** BEGIN Material supplied **

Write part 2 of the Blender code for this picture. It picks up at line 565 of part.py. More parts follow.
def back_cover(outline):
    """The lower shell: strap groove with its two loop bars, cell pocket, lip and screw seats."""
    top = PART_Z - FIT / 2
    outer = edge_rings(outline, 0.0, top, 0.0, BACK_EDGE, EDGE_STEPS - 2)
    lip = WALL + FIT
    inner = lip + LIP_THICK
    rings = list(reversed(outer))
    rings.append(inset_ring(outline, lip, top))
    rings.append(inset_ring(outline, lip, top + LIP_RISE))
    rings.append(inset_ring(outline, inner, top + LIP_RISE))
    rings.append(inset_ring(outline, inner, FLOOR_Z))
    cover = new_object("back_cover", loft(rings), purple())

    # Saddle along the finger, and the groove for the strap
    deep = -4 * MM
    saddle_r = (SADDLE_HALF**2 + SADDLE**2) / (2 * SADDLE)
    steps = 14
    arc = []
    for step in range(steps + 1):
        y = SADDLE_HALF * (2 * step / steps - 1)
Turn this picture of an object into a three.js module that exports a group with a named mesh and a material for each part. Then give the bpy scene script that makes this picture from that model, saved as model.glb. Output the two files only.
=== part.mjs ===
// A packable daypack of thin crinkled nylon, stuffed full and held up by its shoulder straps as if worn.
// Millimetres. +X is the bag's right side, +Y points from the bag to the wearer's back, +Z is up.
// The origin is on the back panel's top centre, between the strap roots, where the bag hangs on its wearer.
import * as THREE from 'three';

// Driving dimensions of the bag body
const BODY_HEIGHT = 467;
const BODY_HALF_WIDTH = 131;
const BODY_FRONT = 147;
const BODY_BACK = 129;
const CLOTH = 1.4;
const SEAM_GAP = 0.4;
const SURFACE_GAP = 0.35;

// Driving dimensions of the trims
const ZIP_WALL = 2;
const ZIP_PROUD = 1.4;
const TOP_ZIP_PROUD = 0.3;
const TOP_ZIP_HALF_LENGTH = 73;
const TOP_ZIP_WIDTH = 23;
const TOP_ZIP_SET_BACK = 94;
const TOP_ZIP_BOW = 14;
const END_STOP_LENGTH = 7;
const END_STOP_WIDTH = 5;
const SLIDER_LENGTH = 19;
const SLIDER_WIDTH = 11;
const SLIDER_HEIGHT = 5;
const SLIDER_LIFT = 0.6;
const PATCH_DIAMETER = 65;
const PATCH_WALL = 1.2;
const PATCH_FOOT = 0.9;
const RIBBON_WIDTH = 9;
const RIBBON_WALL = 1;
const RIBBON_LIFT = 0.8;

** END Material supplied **

=== Short exercise ===
Go through the records above and retype each one exactly.

=== Exercise result ===
Write part 2 of the Blender code for this picture. It picks up at line 565 of part.py. More parts follow.
def back_cover(outline):
    """The lower shell: strap groove with its two loop bars, cell pocket, lip and screw seats."""
    top = PART_Z - FIT / 2
    outer = edge_rings(outline, 0.0, top, 0.0, BACK_EDGE, EDGE_STEPS - 2)
    lip = WALL + FIT
    inner = lip + LIP_THICK
    rings = list(reversed(outer))
    rings.append(inset_ring(outline, lip, top))
    rings.append(inset_ring(outline, lip, top + LIP_RISE))
    rings.append(inset_ring(outline, inner, top + LIP_RISE))
    rings.append(inset_ring(outline, inner, FLOOR_Z))
    cover = new_object("back_cover", loft(rings), purple())

    # Saddle along the finger, and the groove for the strap
    deep = -4 * MM
    saddle_r = (SADDLE_HALF**2 + SADDLE**2) / (2 * SADDLE)
    steps = 14
    arc = []
    for step in range(steps + 1):
        y = SADDLE_HALF * (2 * step / steps - 1)
Turn this picture of an object into a three.js module that exports a group with a named mesh and a material for each part. Then give the bpy scene script that makes this picture from that model, saved as model.glb. Output the two files only.
=== part.mjs ===
// A packable daypack of thin crinkled nylon, stuffed full and held up by its shoulder straps as if worn.
// Millimetres. +X is the bag's right side, +Y points from the bag to the wearer's back, +Z is up.
// The origin is on the back panel's top centre, between the strap roots, where the bag hangs on its wearer.
import * as THREE from 'three';

// Driving dimensions of the bag body
const BODY_HEIGHT = 467;
const BODY_HALF_WIDTH = 131;
const BODY_FRONT = 147;
const BODY_BACK = 129;
const CLOTH = 1.4;
const SEAM_GAP = 0.4;
const SURFACE_GAP = 0.35;

// Driving dimensions of the trims
const ZIP_WALL = 2;
const ZIP_PROUD = 1.4;
const TOP_ZIP_PROUD = 0.3;
const TOP_ZIP_HALF_LENGTH = 73;
const TOP_ZIP_WIDTH = 23;
const TOP_ZIP_SET_BACK = 94;
const TOP_ZIP_BOW = 14;
const END_STOP_LENGTH = 7;
const END_STOP_WIDTH = 5;
const SLIDER_LENGTH = 19;
const SLIDER_WIDTH = 11;
const SLIDER_HEIGHT = 5;
const SLIDER_LIFT = 0.6;
const PATCH_DIAMETER = 65;
const PATCH_WALL = 1.2;
const PATCH_FOOT = 0.9;
const RIBBON_WIDTH = 9;
const RIBBON_WALL = 1;
const RIBBON_LIFT = 0.8;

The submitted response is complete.